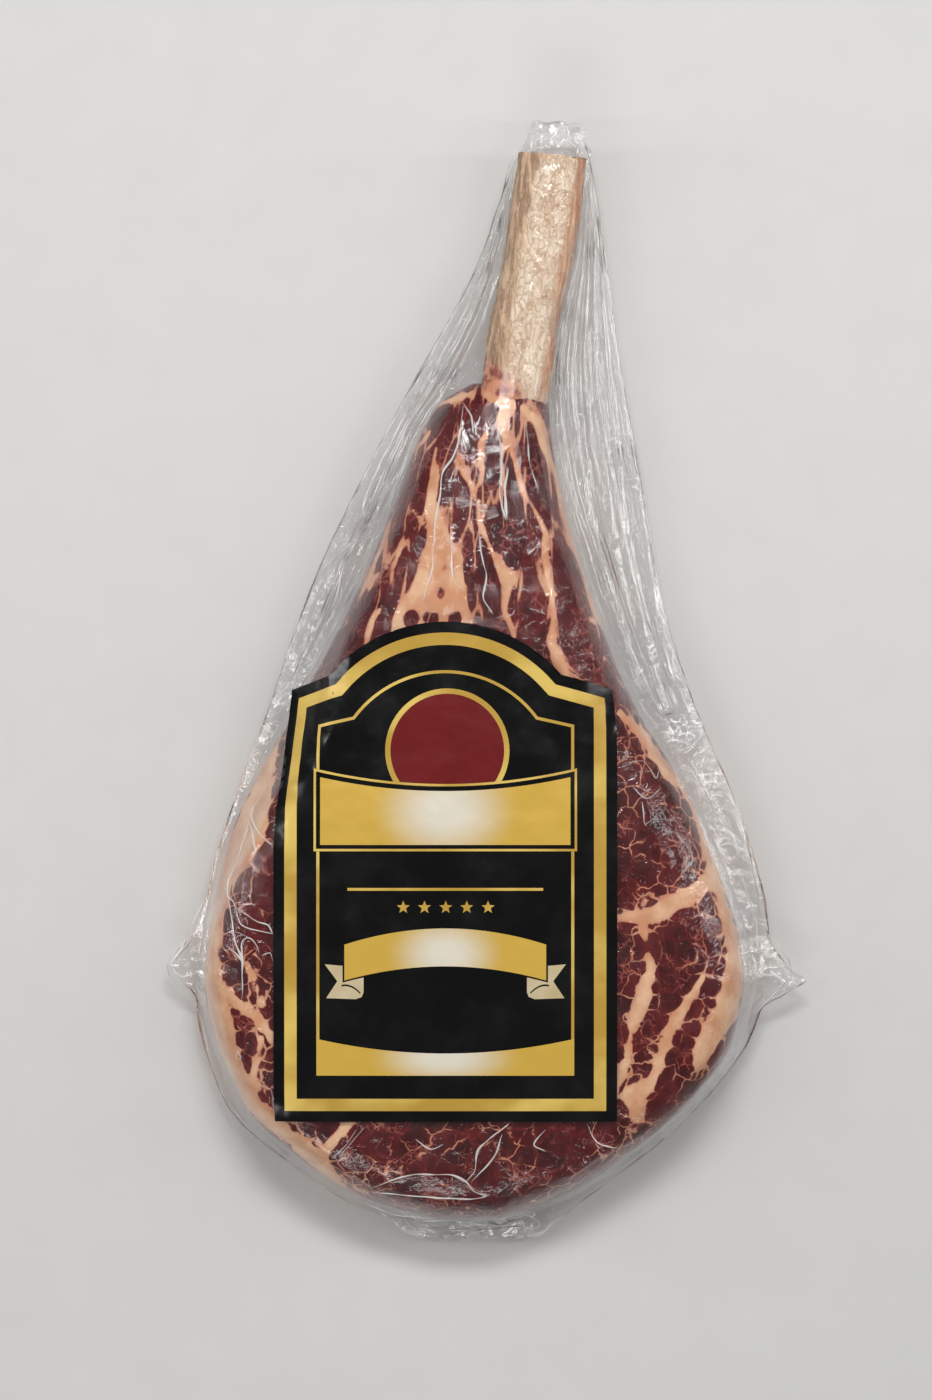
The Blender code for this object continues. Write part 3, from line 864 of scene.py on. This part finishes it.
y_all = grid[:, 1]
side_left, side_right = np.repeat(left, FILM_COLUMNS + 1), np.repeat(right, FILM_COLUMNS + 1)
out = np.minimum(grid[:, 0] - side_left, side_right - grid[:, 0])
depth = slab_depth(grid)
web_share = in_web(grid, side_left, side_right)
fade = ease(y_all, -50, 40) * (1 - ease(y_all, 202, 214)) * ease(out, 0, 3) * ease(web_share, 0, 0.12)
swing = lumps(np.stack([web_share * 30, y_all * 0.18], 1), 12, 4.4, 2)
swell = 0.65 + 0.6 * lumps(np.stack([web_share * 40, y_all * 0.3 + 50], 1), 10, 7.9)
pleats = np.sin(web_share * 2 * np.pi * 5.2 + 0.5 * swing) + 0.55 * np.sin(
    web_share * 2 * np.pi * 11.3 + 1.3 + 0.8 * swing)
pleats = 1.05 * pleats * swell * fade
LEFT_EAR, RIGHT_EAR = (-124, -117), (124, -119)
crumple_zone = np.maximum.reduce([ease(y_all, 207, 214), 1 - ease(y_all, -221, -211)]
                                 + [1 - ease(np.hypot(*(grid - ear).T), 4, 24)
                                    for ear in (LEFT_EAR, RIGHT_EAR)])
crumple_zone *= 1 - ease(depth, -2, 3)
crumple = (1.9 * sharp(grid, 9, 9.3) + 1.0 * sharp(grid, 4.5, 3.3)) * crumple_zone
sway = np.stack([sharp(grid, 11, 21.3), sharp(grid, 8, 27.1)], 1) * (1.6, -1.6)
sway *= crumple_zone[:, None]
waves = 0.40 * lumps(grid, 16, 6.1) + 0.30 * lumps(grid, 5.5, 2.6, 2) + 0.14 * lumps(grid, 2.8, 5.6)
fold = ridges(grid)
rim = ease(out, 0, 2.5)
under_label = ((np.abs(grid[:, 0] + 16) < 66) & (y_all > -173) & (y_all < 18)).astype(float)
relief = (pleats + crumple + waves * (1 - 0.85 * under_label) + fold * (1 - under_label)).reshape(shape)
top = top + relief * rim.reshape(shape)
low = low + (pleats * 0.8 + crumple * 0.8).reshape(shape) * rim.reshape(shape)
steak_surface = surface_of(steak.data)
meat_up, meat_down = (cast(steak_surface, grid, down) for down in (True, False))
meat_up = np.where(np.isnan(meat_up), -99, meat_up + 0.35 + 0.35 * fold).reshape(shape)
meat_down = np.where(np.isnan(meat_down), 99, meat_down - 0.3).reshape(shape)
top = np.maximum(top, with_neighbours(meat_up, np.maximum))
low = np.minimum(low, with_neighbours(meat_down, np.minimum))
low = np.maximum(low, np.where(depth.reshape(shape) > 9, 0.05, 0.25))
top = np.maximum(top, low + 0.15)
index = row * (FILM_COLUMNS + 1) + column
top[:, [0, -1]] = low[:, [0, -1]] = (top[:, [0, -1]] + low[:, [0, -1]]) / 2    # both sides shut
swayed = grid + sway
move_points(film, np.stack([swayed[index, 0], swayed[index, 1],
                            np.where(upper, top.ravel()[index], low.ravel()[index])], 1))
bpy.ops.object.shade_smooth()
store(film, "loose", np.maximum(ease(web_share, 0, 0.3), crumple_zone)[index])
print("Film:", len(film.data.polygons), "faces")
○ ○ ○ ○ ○
**WHAT TO DO**
Write the data out again in full and exactly.

**THE RESULT**
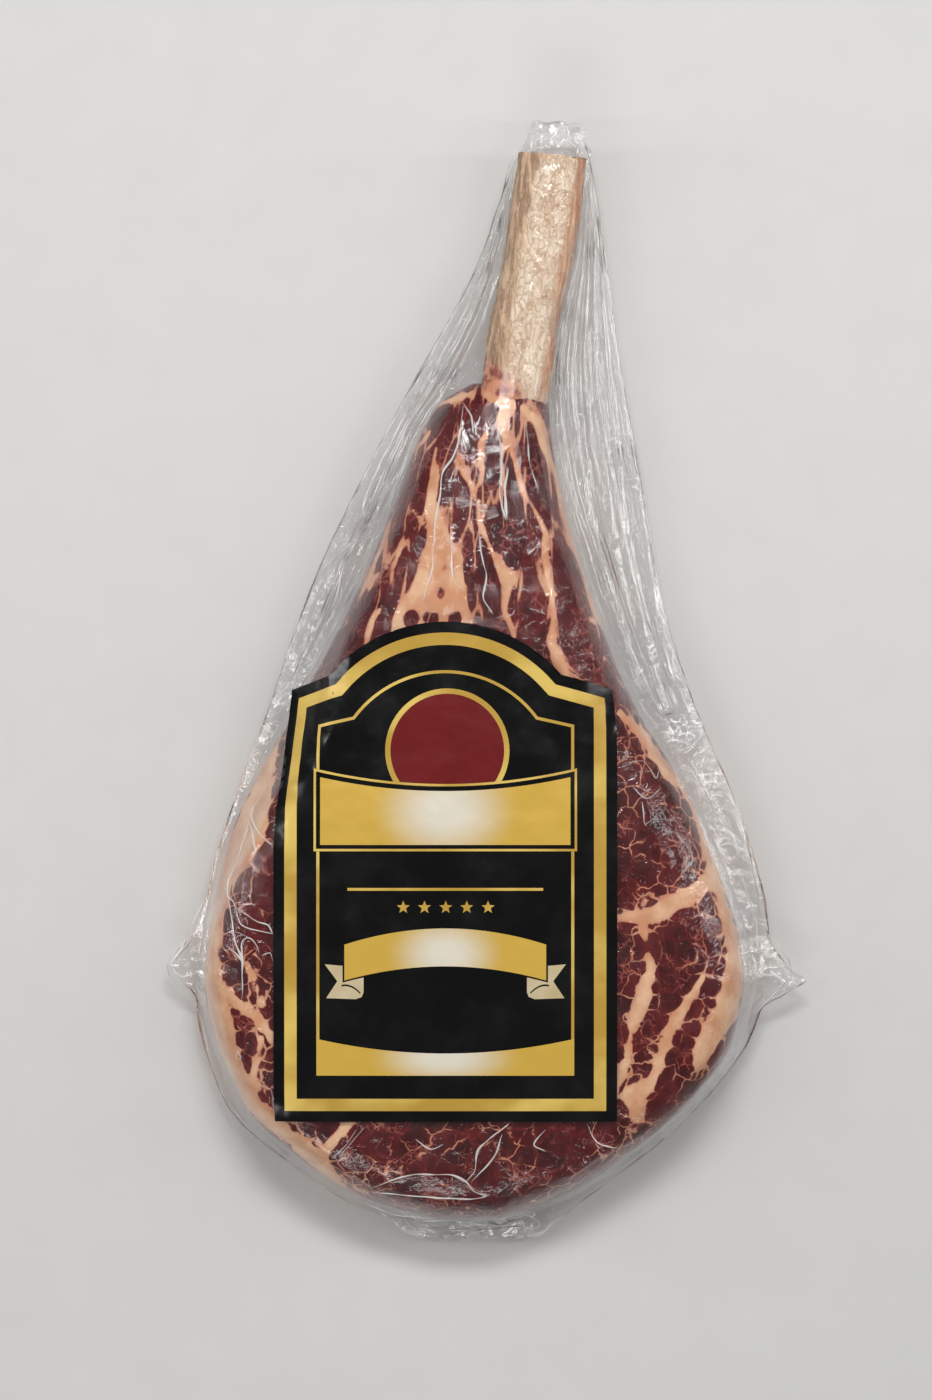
The Blender code for this object continues. Write part 3, from line 864 of scene.py on. This part finishes it.
y_all = grid[:, 1]
side_left, side_right = np.repeat(left, FILM_COLUMNS + 1), np.repeat(right, FILM_COLUMNS + 1)
out = np.minimum(grid[:, 0] - side_left, side_right - grid[:, 0])
depth = slab_depth(grid)
web_share = in_web(grid, side_left, side_right)
fade = ease(y_all, -50, 40) * (1 - ease(y_all, 202, 214)) * ease(out, 0, 3) * ease(web_share, 0, 0.12)
swing = lumps(np.stack([web_share * 30, y_all * 0.18], 1), 12, 4.4, 2)
swell = 0.65 + 0.6 * lumps(np.stack([web_share * 40, y_all * 0.3 + 50], 1), 10, 7.9)
pleats = np.sin(web_share * 2 * np.pi * 5.2 + 0.5 * swing) + 0.55 * np.sin(
    web_share * 2 * np.pi * 11.3 + 1.3 + 0.8 * swing)
pleats = 1.05 * pleats * swell * fade
LEFT_EAR, RIGHT_EAR = (-124, -117), (124, -119)
crumple_zone = np.maximum.reduce([ease(y_all, 207, 214), 1 - ease(y_all, -221, -211)]
                                 + [1 - ease(np.hypot(*(grid - ear).T), 4, 24)
                                    for ear in (LEFT_EAR, RIGHT_EAR)])
crumple_zone *= 1 - ease(depth, -2, 3)
crumple = (1.9 * sharp(grid, 9, 9.3) + 1.0 * sharp(grid, 4.5, 3.3)) * crumple_zone
sway = np.stack([sharp(grid, 11, 21.3), sharp(grid, 8, 27.1)], 1) * (1.6, -1.6)
sway *= crumple_zone[:, None]
waves = 0.40 * lumps(grid, 16, 6.1) + 0.30 * lumps(grid, 5.5, 2.6, 2) + 0.14 * lumps(grid, 2.8, 5.6)
fold = ridges(grid)
rim = ease(out, 0, 2.5)
under_label = ((np.abs(grid[:, 0] + 16) < 66) & (y_all > -173) & (y_all < 18)).astype(float)
relief = (pleats + crumple + waves * (1 - 0.85 * under_label) + fold * (1 - under_label)).reshape(shape)
top = top + relief * rim.reshape(shape)
low = low + (pleats * 0.8 + crumple * 0.8).reshape(shape) * rim.reshape(shape)
steak_surface = surface_of(steak.data)
meat_up, meat_down = (cast(steak_surface, grid, down) for down in (True, False))
meat_up = np.where(np.isnan(meat_up), -99, meat_up + 0.35 + 0.35 * fold).reshape(shape)
meat_down = np.where(np.isnan(meat_down), 99, meat_down - 0.3).reshape(shape)
top = np.maximum(top, with_neighbours(meat_up, np.maximum))
low = np.minimum(low, with_neighbours(meat_down, np.minimum))
low = np.maximum(low, np.where(depth.reshape(shape) > 9, 0.05, 0.25))
top = np.maximum(top, low + 0.15)
index = row * (FILM_COLUMNS + 1) + column
top[:, [0, -1]] = low[:, [0, -1]] = (top[:, [0, -1]] + low[:, [0, -1]]) / 2    # both sides shut
swayed = grid + sway
move_points(film, np.stack([swayed[index, 0], swayed[index, 1],
                            np.where(upper, top.ravel()[index], low.ravel()[index])], 1))
bpy.ops.object.shade_smooth()
store(film, "loose", np.maximum(ease(web_share, 0, 0.3), crumple_zone)[index])
print("Film:", len(film.data.polygons), "faces")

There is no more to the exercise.